At our grand opening a couple weeks ago, I was up front cutting the ribbon — looking, based on the photos, like someone who had never held scissors before in their life. But we found out that morning that the doors downstairs were locked, and the people who were supposed to open them couldn't all make it. So Chelsea Hinkle — who serves on our board — stood by herself at those doors for much of the night, letting people in, missing the party upstairs.
She wasn't in the photo. She was downstairs, silently serving, so that others could celebrate.
And I could tell you a hundred stories like that one from just the short time I've been here. Board members vacuuming. Elders hauling equipment. Leaders who could easily say that's not my job and never do. The culture of humility and quiet faithfulness in this community is genuinely rare. Most of it never makes a photo or a social post. That's the point.
From Liturgy of the Ordinary: Alfred Hitchcock said movies are life with the dull bits cut out. Car chases, first kisses, interesting plot twists, great conversations — not the main character brushing his teeth or stuck in traffic. We tend to want a Christian life with the dull bits cut out. Yet God made us to spend our days in rest, work, and play, taking care of our bodies, our families, our neighborhoods, our homes. What if all these boring parts matter to God? What if days passed in ways that feel small and insignificant to us are weighty with meaning, and part of the abundant life God has for us?
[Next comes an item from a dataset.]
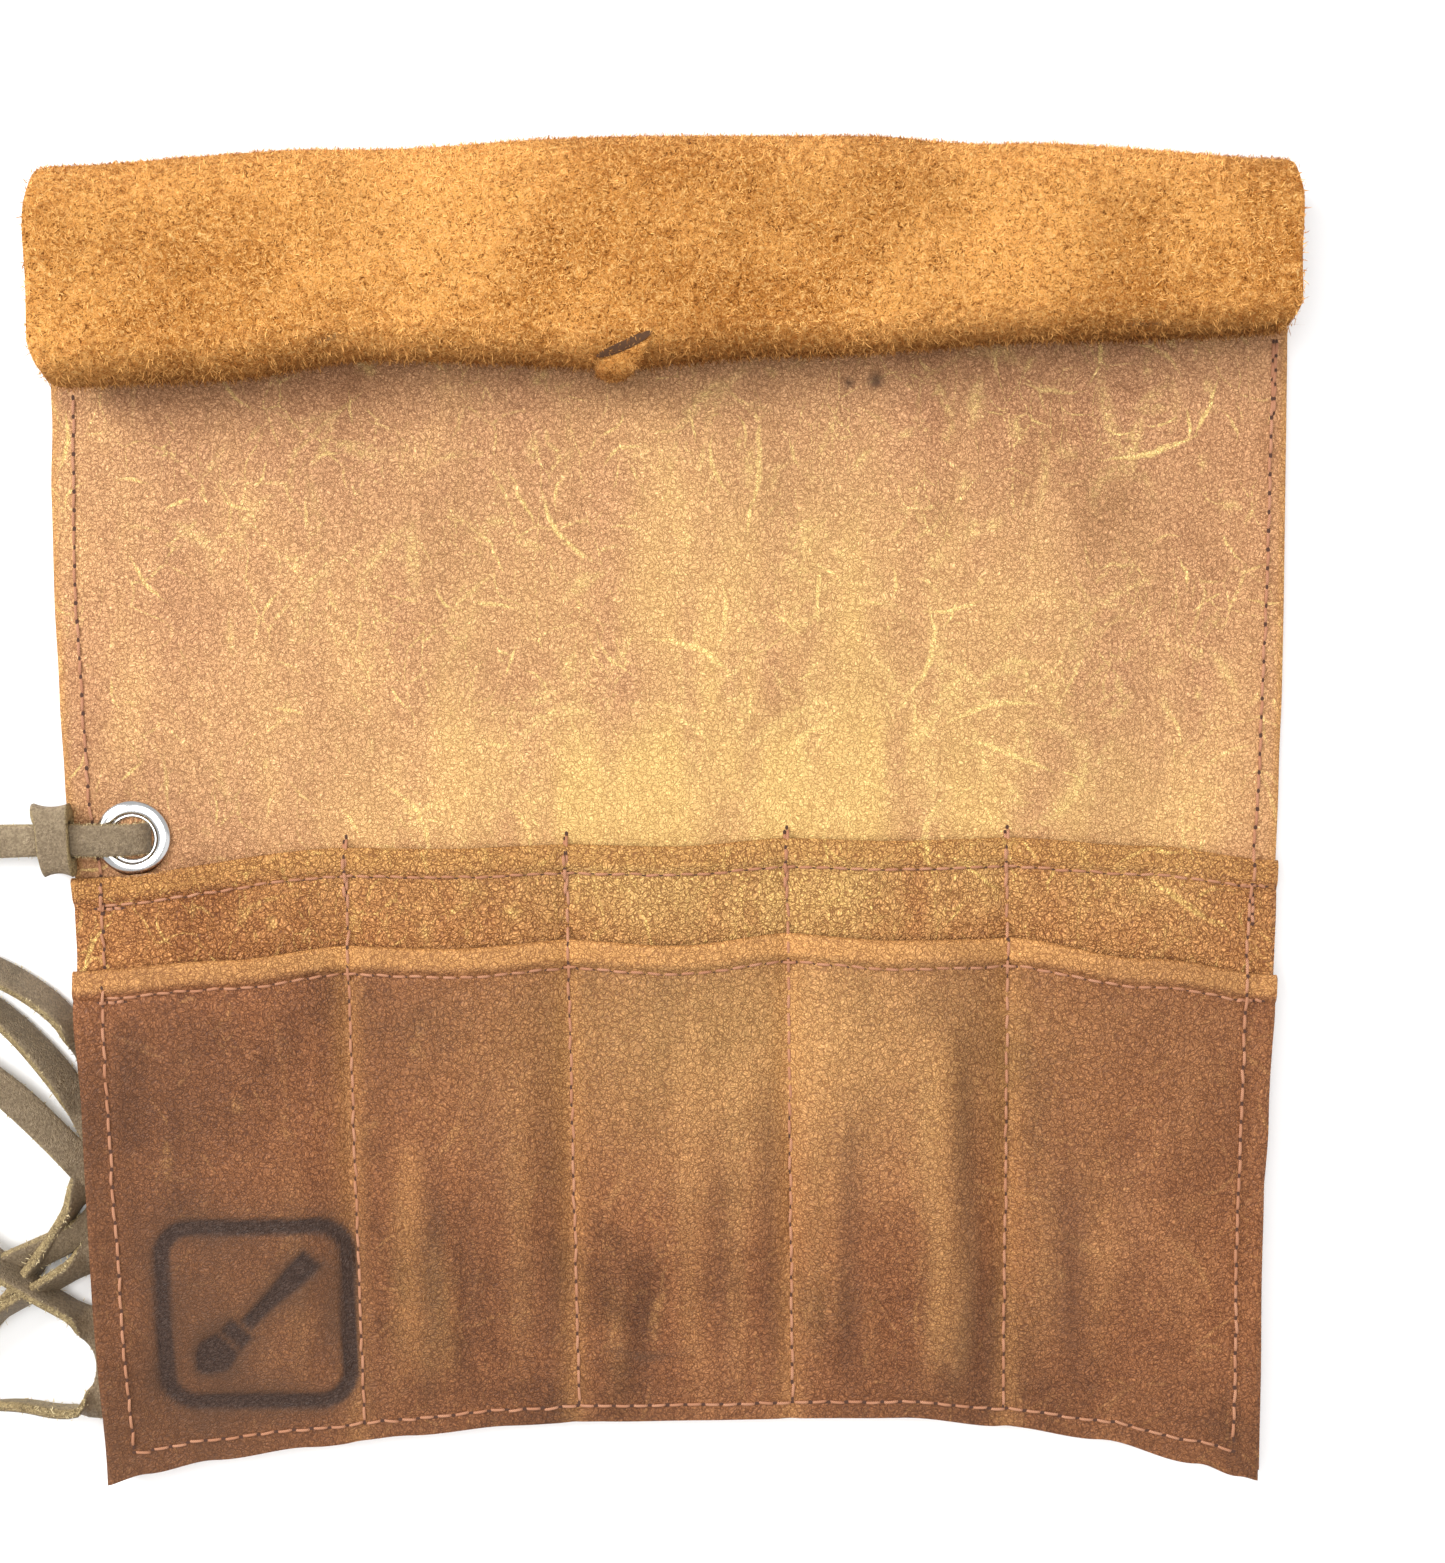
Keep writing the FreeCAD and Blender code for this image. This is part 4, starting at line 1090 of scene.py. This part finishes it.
def needle_holes(line, height_of, seed, skip=None):
    """Painted shade at the needle holes: flat dark eight-sided lenses on the surface, longer along the seam.
    """
    draw = np.random.default_rng(seed)
    spots = np.column_stack([line, height_of(line[:, 0], line[:, 1])])
    if skip is not None:
        spots = spots[~skip(spots)]
    count = len(spots)
    step = np.gradient(line, axis=0)[:1] if len(line) > 1 else np.array([[0, 1.0]])
    heading = math.atan2(step[0, 1], step[0, 0])
    angles = np.arange(8) * math.pi / 4
    size_a = draw.uniform(0.55, 0.80, (count, 1))
    size_b = draw.uniform(0.34, 0.50, (count, 1))
    dx = size_a * np.cos(angles) * math.cos(heading) - size_b * np.sin(angles) * math.sin(heading)
    dy = size_a * np.cos(angles) * math.sin(heading) + size_b * np.sin(angles) * math.cos(heading)
    ring = xyz(spots[:, :1] + dx, spots[:, 1:2] + dy, spots[:, 2:] + 0 * dx + 0.03)
    above = spots[:, None] + np.array([0, 0, 0.10])
    below = spots[:, None] - np.array([0, 0, 0.40])
    points = np.concatenate([ring, above, below], axis=1).reshape(-1, 3)
    faces = []
    for k in range(count):
        for c in range(8):
            a, b = k * 10 + c, k * 10 + (c + 1) % 8
            faces.append([a, b, k * 10 + 8])
            faces.append([b, a, k * 10 + 9])
    return points, faces


def merged(parts_list):
    """Several point and face lists as one."""
    points, faces, first = [], [], 0
    for some_points, some_faces in parts_list:
        points.append(some_points)
        faces += [[i + first for i in face] for face in some_faces]
        first += len(some_points)
    return np.concatenate(points), faces


def seam(name, node_name, rows, skip=None, under_rows=()):
    """One seam: its stitches as one piece and the painted shade of its needle holes as another."""
    tubes = [stitch_row(line, stack_top, seed, radius * 0.84, 1.0, skip) for line, seed, radius in rows]
    tubes += [stitch_row(line, cover_face, seed, 0.36, -1.0) for line, seed in under_rows]
    sewn = piece(name, *merged(tubes), THREAD)
    holes = piece(name + "_holes", *merged([needle_holes(line, stack_top, seed + 500, skip)
                                            for line, seed, _ in rows]), NEEDLE_HOLE_SHADE)
    settle(sewn, "thread", node_name)
    settle(holes, "thread")


def cover_face(x, y):
    """Underside of the outside leather, where the seams come through."""
    return lie(x, y) + 0.42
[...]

It's in the school drop-off line. It's grabbing coffee with a friend who spends 90% of the time talking about themselves — and showing up anyway. It's smiling at the person at the DMV who's been yelled at all day and might not have seen a friendly face yet. It's rolling down your window on the off-ramp even when you don't have cash, just to acknowledge the person standing there.
The Challenge
Last week the challenge was to meet someone new, and work up to sharing a meal — finding ways to treat a stranger like a brother or sister.
This week, the challenge is simpler. Read John 13 every day this week. Just that. Sit with the image of the King of Kings on his knees washing feet. Let it settle. And ask one question each day:
Jesus said to do likewise. How might I do that today?
For a couple of you, maybe it'll be something people notice. Maybe your boss will send an email. Maybe it'll make the news. Probably not. More likely you'll bring your neighbor's trash cans in. Or hold a door for someone who doesn't thank you. Or sit on the floor and play Legos with your kids when all you want to do is watch the game.
Remember: that Greek word for "example" means tracer. The more we practice this, the more it stops being something we do and starts becoming who we are.
Find one small way to serve someone every day this week. There are no small acts in the kingdom of God. In fact, it's where some of his greatest work gets done.